Brentwood Depot in (Washington County) with a waiting-room sign for “White Passengers” (see insert); 1894. From left: Will I. Patterson and Willie Barron.
Courtesy of the Shiloh Museum of Ozark History/Mrs. L. Fine Collection (S-97-115)

The fruit business peaked then waned in the late 1920s and early 1930s. Poor soil fertility and less cultivated acreage appeared to be the key underlying factors in the reduction in fruit production. The timber boom left a vast amount of open arable land. Farming was attempted on the denuded land, especially fruit and vegetable production, but erosion quickly removed the top soil and made farming impractical.

World War II through Modern Era

The Aaron Poultry and Egg Company created the county’s first modern poultry processing farm in 1914 at an old mill building on Dickson Street in Fayetteville. In 1916, the Aaron Company decided not to build a permanent plant in Fayetteville, but Jay Fulbright, the father of U.S. Senator J. William Fulbright, along with other investors built a processing plant on West Avenue in Fayetteville. The company improved local stock both in egg production and the quality of roosters. Chickens slaughtered in the Fayetteville plant were shipped to markets throughout the nation. The plant grew and changed owners and was eventually acquired by the Campbell Soup Company in 1955.
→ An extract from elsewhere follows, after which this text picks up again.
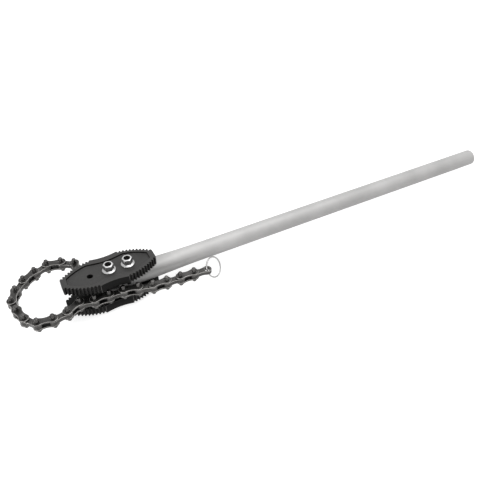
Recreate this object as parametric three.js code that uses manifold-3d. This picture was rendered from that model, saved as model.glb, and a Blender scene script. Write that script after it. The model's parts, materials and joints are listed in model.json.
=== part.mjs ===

Feed mills dot the landscape up and down U.S. Highway 71. This major thoroughfare cuts through the downtowns of Fayetteville and Springdale, the county’s two largest cities. There are several large poultry processing plants that employ over 1,000 workers each. The two largest are Campbell Soup of Fayetteville and Tyson Foods in Springdale, both located off Highway 71. Tyson Foods and George’s remain Washington County’s top poultry producers. They are still owned and operated by the same families that formed the businesses.

Beginning in 1988 and continuing throughout the twentieth century, Washington County has had the highest agricultural income of any county in Arkansas, employing over 50,000 agribusiness laborers. While nearly seventy percent of the county’s population lives in incorporated cities and towns, over half the county’s acreage is used for agricultural and recreational pursuits. Since Reconstruction, agriculture in Washington County has remained essentially unchanged, focusing on the raising of broilers, cattle, turkeys and hogs. In addition, the county has significant commercial output of apples, grapes, strawberries, blueberries, and peaches. Despite having extensive agribusiness endeavors, Washington County remains a leader in education and industry, as reflected by the thousands of professionals employed by the University of Arkansas in Fayetteville, the Campbell Soup Company, and Tyson Industries.